The EBRD's preferred creditor status has been tested and found to be effective. In August 1998, when Russia declared a moratorium on hard currency debt servicing, all payments due under EBRD A loans and B loans came through in full and on time.
Determination and use of currencies
1. Whenever it shall be come necessary under this Agreement to determine whether any currency is fully convertible for the purposes of this Agreement, such determination shall be made by the Bank, taking into account the paramount need to preserve its own financial interests, after consultation, if necessary, with the International Monetary Fund.
2. Members shall not impose any restrictions on the receipt, holding, use or transfer by the Bank of the following:
(i) currencies or ECU received by the Bank in payment of subscription to its capital stock, in accordance with Article 6 of this Agreement.
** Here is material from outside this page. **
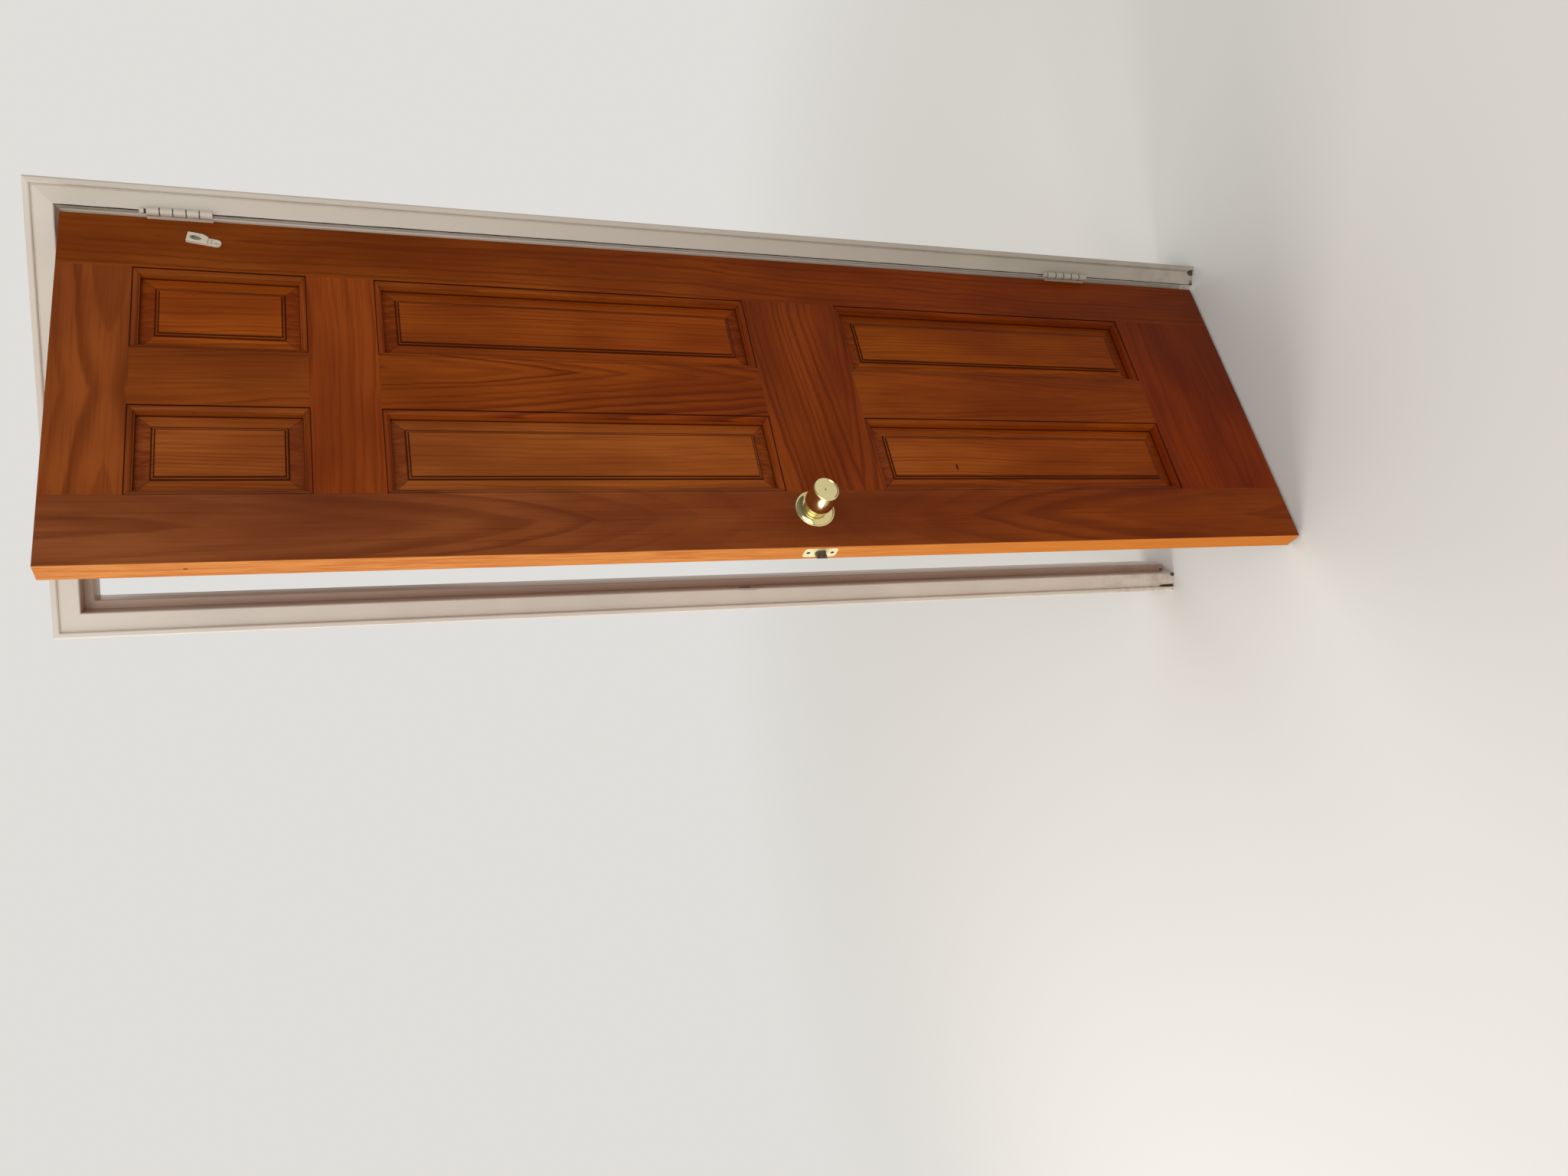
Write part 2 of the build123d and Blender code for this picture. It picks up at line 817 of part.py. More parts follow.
with BuildPart() as hinge_stile:
    edges = stile_edges(hinge_stile_width, (1, 0))
    make_member(0, hinge_stile_width, 0, leaf_height, edges)
    add(dowels.part, mode=Mode.SUBTRACT)
    cut_hinge_mortises()
save(hinge_stile, "hinge_stile")

with BuildPart() as latch_stile:
    edges = stile_edges(latch_stile_start, (-1, 0))
    make_member(latch_stile_start, leaf_width, 0, leaf_height, edges)
    add(dowels.part, mode=Mode.SUBTRACT)
    cut_latch_bores()
save(latch_stile, "latch_stile")

for name, (foot, head, upper) in rails.items():
    with BuildPart() as rail:
        edges = rail_edges(foot, head)
        make_member(hinge_stile_width, latch_stile_start, foot, head, edges)
        add(dowels.part, mode=Mode.SUBTRACT)
    save(rail, name)

for name, (low, high) in rows.items():
    with BuildPart() as mullion:
        edges = [
            ((mullion_start, low), (mullion_start, high), (-1, 0)),
            ((mullion_end, low), (mullion_end, high), (1, 0)),
        ]
        make_member(mullion_start, mullion_end, low, high, edges)
        add(dowels.part, mode=Mode.SUBTRACT)
    save(mullion, name + "_mullion")

# Raised panels: a tongue all round, a wide bevel and two small steps up to the field

first_step = bevel_start + bevel_width
second_step = first_step + step_width + ledge_width
panel_slopes = (
    (bevel_start, bevel_width, bevel_rise),
    (first_step, step_width, step_rise),
    (second_step, step_width, step_rise),
)

for row, (low, high) in rows.items():
    for column, (left, right) in columns.items():
        width = right - left
        height = high - low
        origin = leaf_at((left + right) / 2, (low + high) / 2, half_thickness)
        panel_plane = Plane(origin=origin, x_dir=leaf_plane.x_dir, z_dir=-leaf_plane.z_dir)
        with BuildPart() as panel:
            hold = groove_depth - tongue_clearance
            with BuildSketch(panel_plane) as tongue:
                Rectangle(width + 2 * hold, height + 2 * hold)
            extrude(tongue.sketch, amount=tongue_thickness / 2, both=True)
            rise = tongue_thickness / 2
            for inset, slope_width, slope_rise in panel_slopes:
                inner = inset + slope_width
                with BuildSketch(panel_plane.offset(rise)) as bottom:
                    Rectangle(width - 2 * inset, height - 2 * inset)
                rise += slope_rise
                with BuildSketch(panel_plane.offset(rise)) as top:
                    Rectangle(width - 2 * inner, height - 2 * inner)
                loft([bottom.sketch, top.sketch], ruled=True)
            mirror(about=panel_plane)
        save(panel, row + "_" + column + "_panel")

# Hinge and latch hardware on the leaf


def knob_axis(side):
    """The knob's axis, pointing out of the front face for side 1 and the back for -1."""
    deep = 0 if side > 0 else leaf_thickness
    return Axis(leaf_at(knob_across, knob_height, deep), leaf_way(0, 0, -side))


def profile_plane(side):
    """The plane of a turned profile: x is the radius and y the height above the face."""
    axis = knob_axis(side)
    return Plane(
        origin=axis.position, x_dir=leaf_plane.x_dir, z_dir=leaf_plane.x_dir.cross(axis.direction)
    )


def turn_rose(side):
    """Turns the dished cover plate: a rolled rim, a dome and a raised collar."""
    rim_end = rose_radius - rose_rim_width
    hole = neck_radius + neck_play
    with BuildSketch(profile_plane(side)) as profile:
        with BuildLine():
            Line((rose_radius, 0), (rose_radius, rose_rim_height / 2))
            ThreePointArc(
                (rose_radius, rose_rim_height / 2),
                (rose_radius - rose_rim_width / 3, rose_rim_height),
                (rim_end, rose_dome_start),
            )
            ThreePointArc(
                (rim_end, rose_dome_start),
                (
                    (rim_end + rose_collar_radius) / 2,
                    (rose_dome_start + rose_dome_height) / 2 + rose_sheet,
                ),
                (rose_collar_radius, rose_dome_height),
            )
            collar_fillet = (rose_height - rose_dome_height) / 2
            FilletPolyline(
                (rose_collar_radius, rose_dome_height),
                (rose_collar_radius, rose_height),
                (hole, rose_height),
                (hole, rose_height - rose_sheet),
                (rose_collar_radius - rose_sheet, rose_height - rose_sheet),
                (rose_collar_radius - rose_sheet, rose_dome_height - rose_sheet),
                radius=[collar_fillet, rose_edge_fillet, 0, collar_fillet / 2],
            )
            Polyline(
                (rose_collar_radius - rose_sheet, rose_dome_height - rose_sheet),
                (rim_end - rose_sheet, rose_dome_start - rose_sheet),
                (rose_radius - rose_sheet, rose_dome_start - rose_sheet),
                (rose_radius - rose_sheet, 0),
                (rose_radius, 0),
            )
        make_face()
    revolve(profile.sketch, axis=knob_axis(side))


def turn_knob(side):
    """Turns the tulip knob with its dished face, and its square socket."""
    foot = (leaf_thickness - chassis_length) / 2
    start = neck_play - foot
    rim_foot = knob_projection - knob_rim_height
    with BuildSketch(profile_plane(side)) as profile:
        with BuildLine():
            Polyline((0, start), (neck_radius, start), (neck_radius, knob_waist_height))
            belly = (knob_belly_radius, knob_belly_height)
            Spline((neck_radius, knob_waist_height), belly, tangents=((1, 0), (0, 1)))
            rim = (knob_rim_radius, rim_foot)
            Spline(belly, rim, tangents=((0, 1), (-knob_rim_taper, 1)))
            ThreePointArc(
                rim,
                (knob_rim_radius - knob_rim_corner, knob_projection - knob_rim_corner),
                (knob_rim_radius - knob_rim_width, knob_projection),
            )
            face = (knob_rim_radius - 2 * knob_rim_width, knob_projection - knob_dish / 2)
            centre = (0, knob_projection - knob_dish)
            Line((knob_rim_radius - knob_rim_width, knob_projection), face)
            TangentArc(centre, face, tangent=(1, 0))
            Line(centre, (0, start))
        make_face()
    revolve(profile.sketch, axis=knob_axis(side))
    origin = leaf_at(knob_across, knob_height, half_thickness)
    socket = Plane(origin=origin, x_dir=leaf_plane.x_dir, z_dir=knob_axis(side).direction)
    with BuildSketch(socket) as square:
        Rectangle(spindle_width + 2 * spindle_play, spindle_width + 2 * spindle_play)
    extrude(
        square.sketch,
        amount=half_thickness + start + spindle_overlap + spindle_play,
        mode=Mode.SUBTRACT,
    )


for side, place in ((1, "outside"), (-1, "inside")):
    with BuildPart() as rose:
        turn_rose(side)
    save(rose, place + "_rose")

    with BuildPart() as knob:
        turn_knob(side)
    save(knob, place + "_knob")

# Inside the latch stile: a drum round the spindle, whose finger draws the bolt's hooked tail

with BuildPart() as lock_chassis:
    spindle_hole = spindle_width / 2 * 2**0.5 + bolt_play
    with BuildSketch(middle_plane) as drum:
        with Locations((knob_across, knob_height)):
            Circle(chassis_radius)
    extrude(drum.sketch, amount=chassis_length / 2, both=True)
    with BuildSketch(middle_plane) as hollow:
        with Locations((knob_across, knob_height)):
            Circle(chassis_radius - chassis_wall)
    extrude(
        hollow.sketch, amount=chassis_length / 2 - chassis_wall, both=True, mode=Mode.SUBTRACT
    )
    with BuildSketch(middle_plane) as hole:
        with Locations((knob_across, knob_height)):
            Circle(spindle_hole)
    extrude(hole.sketch, amount=chassis_length / 2, both=True, mode=Mode.SUBTRACT)
    with BuildSketch(edge_plane(knob_across)) as slot:
        Circle(case_inner_radius)
    extrude(slot.sketch, amount=chassis_radius, mode=Mode.SUBTRACT)
save(lock_chassis, "lock_chassis")

with BuildPart() as spindle:
    foot = (leaf_thickness - chassis_length) / 2
    reach = half_thickness - foot + neck_play + spindle_overlap
    with BuildSketch(middle_plane) as square:
        with Locations((knob_across, knob_height)):
            Rectangle(spindle_width, spindle_width)
    extrude(square.sketch, amount=reach, both=True)
    with BuildSketch(middle_plane) as finger:
        with Locations((knob_across, knob_height)):
            Rectangle(
                finger_width,
                finger_radius,
                rotation=finger_lean,
                align=(Align.CENTER, Align.MAX),
            )
    extrude(finger.sketch, amount=finger_width / 2, both=True)
save(spindle, "spindle")

with BuildPart() as latch_bolt:
    tip = leaf_width + bolt_throw
    with BuildSketch(edge_plane(tip)) as section:
        bolt_outline()
    extrude(section.sketch, amount=-bolt_length)
    bevel_plane = Plane(
        origin=leaf_at(leaf_width, knob_height, half_thickness),
        x_dir=leaf_way(1, 0, 0),
        z_dir=leaf_way(0, -1, 0),
    )
    with BuildSketch(bevel_plane) as bevel:
        side = bolt_width / 2
        Polygon(
            (bolt_throw - bolt_bevel, side + 1),
            (bolt_throw - bolt_bevel, side),
            (bolt_throw + 1, side - bolt_bevel),
            (bolt_throw + 1, side + 1),
            align=None,
        )
    extrude(bevel.sketch, amount=bolt_height, both=True, mode=Mode.SUBTRACT)
    lean = radians(finger_lean)
    finger_back = hook_plate_drop * tan(lean) - finger_width / 2 / cos(lean)
    hook_face = knob_across + finger_back - tail_slack
    hook_back = hook_face - tail_thickness
    with BuildSketch(edge_plane(hook_back)) as tail:
        with Locations((-tail_drop, tail_thickness)):
            Rectangle(tail_height, tail_thickness, align=(Align.MAX, Align.MIN))
    extrude(tail.sketch, amount=tip - bolt_length - hook_back)
    with BuildSketch(edge_plane(hook_back)) as hook_plate:
        with Locations((-tail_drop, tail_thickness)):
            arm_height = hook_plate_drop + hook_plate_height - tail_drop
            Rectangle(arm_height, tail_thickness, align=(Align.MAX, Align.MIN))
        with Locations((-hook_plate_drop, -finger_width / 2)):
            plate_width = finger_width / 2 + 2 * tail_thickness
            Rectangle(hook_plate_height, plate_width, align=(Align.MAX, Align.MIN))
    extrude(hook_plate.sketch, amount=tail_thickness)
save(latch_bolt, "latch_bolt")

with BuildPart() as latch_case:
    with BuildSketch(edge_plane(leaf_width - faceplate_thickness)) as tube:
        Circle(case_radius)
        Circle(case_inner_radius, mode=Mode.SUBTRACT)
    extrude(tube.sketch, amount=faceplate_thickness - case_length)
save(latch_case, "latch_case")

with BuildPart() as latch_faceplate:
    with BuildSketch(edge_plane(leaf_width)) as plate:
        faceplate_outline()
        RectangleRounded(
            bolt_height + 2 * bolt_play,
            bolt_width + 2 * bolt_play,
            bolt_corner,
            mode=Mode.SUBTRACT,
        )
    extrude(plate.sketch, amount=-faceplate_thickness)
    for spot in faceplate_screw_planes():
        sink_hole(spot, small_screw_head_radius, small_screw_radius, faceplate_thickness)
save(latch_faceplate, "latch_faceplate")

with BuildPart() as faceplate_screws:
    for spot in faceplate_screw_planes():
        drive_screw(spot, small_screw_head_radius, small_screw_radius, faceplate_screw_length)
save(faceplate_screws, "faceplate_screws")

# Adhesive hook: a stout body with an oval dent, and a thin round-ended tongue below it

tilt = radians(hook_tilt)
hook_plane = Plane(
    origin=leaf_at(hook_from_edge, hook_top, 0),
    x_dir=leaf_way(-cos(tilt), -sin(tilt), 0),
    z_dir=leaf_way(0, 0, -1),
)
with BuildPart() as adhesive_hook:
    left = -hook_width / 2
    with BuildSketch(hook_plane) as body:
        Polygon(
            (left, 0),
            (-left, 0),
            (-left, hook_corner_cut - hook_body_height),
            (-left - hook_corner_cut / 2, -hook_body_height),
            (left, -hook_body_height),
            align=None,
        )
        fillet(body.vertices().sort_by(Axis.Y)[-2:], hook_edge_fillet)
    extrude(body.sketch, amount=hook_body_thickness)
    front = adhesive_hook.faces().sort_by(Axis(hook_plane.origin, hook_plane.z_dir))[-1]
    fillet(front.edges(), hook_edge_fillet)
    with BuildSketch(hook_plane) as tongue:
        with Locations((left, -hook_body_height)):
            Rectangle(
                hook_tongue_width,
                hook_tongue_height - hook_tongue_width / 2,
                align=(Align.MIN, Align.MAX),
            )
        round_end = hook_tongue_height - hook_tongue_width / 2
        with Locations((left + hook_tongue_width / 2, -hook_body_height - round_end)):
            Circle(hook_tongue_width / 2)
    extrude(tongue.sketch, amount=hook_tongue_thickness)
    with BuildSketch(hook_plane.offset(hook_body_thickness - hook_dent_depth)) as dent:
        with Locations((0, -hook_body_height / 2)):
            Ellipse(hook_dent_width / 2, hook_dent_height / 2)
    extrude(dent.sketch, amount=2 * hook_dent_depth, mode=Mode.SUBTRACT)
save(adhesive_hook, "adhesive_hook")
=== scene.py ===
import math
from collections import namedtuple

import bpy
from mathutils import Matrix, Vector

# A six-panel stained pine door ajar in its painted pressed-steel frame. Metres, +Z up.

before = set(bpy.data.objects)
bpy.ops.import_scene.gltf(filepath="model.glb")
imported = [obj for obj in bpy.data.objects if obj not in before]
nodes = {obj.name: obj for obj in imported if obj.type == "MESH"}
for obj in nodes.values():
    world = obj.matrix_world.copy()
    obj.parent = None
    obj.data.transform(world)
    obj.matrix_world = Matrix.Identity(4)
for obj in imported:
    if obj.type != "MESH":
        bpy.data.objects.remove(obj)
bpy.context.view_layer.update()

# The leaf's own frame at rest: across runs from the hinge edge to the free edge, front is 0 on
# the face toward the room and below zero behind it, and up starts at the leaf's foot.
LEAF_ORIGIN = (0.292410, -0.002690, 0.007)
LEAF_TURN = math.radians(216.8)
LEAF_WIDTH = 0.597
LEAF_THICKNESS = 0.035
PANEL_WIDTH = 0.1465
COLUMN_MIDDLE = 0.2945
COLUMN_OFFSET = 0.12325
ROWS = {"lower": (0.224, 0.829), "middle": (1.003, 1.605), "upper": (1.703, 1.935)}


def linear(red, green, blue):
    """A display colour from 0 to 255 as the linear one that Blender's sockets take."""
    values = []
    for value in (red, green, blue):
        share = value / 255
        values.append(share / 12.92 if share <= 0.04045 else ((share + 0.055) / 1.055) ** 2.4)
    return (*values, 1.0)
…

(ii) currencies obtained by the Bank by borrowing:
(iii) currencies and other resources administered by the Bank as contributions to Special Funds: and
(iv) currencies received by the Bank in payment on account of principal, interest, dividends or other charges in respect of loans or investments, or the proceeds of disposal of such investments made out of any of the funds referred to in subparagraphs (i) to (iii) of this paragraph, or in payment of commission, fees or other charges.
Freedom of assets from restrictions
To the extent necessary to carry out the purpose and functions of the Bank and subject to the provisions of this Agreement, all property and assets of the Bank shall be free from restrictions, regulations, controls and moratoria of any nature.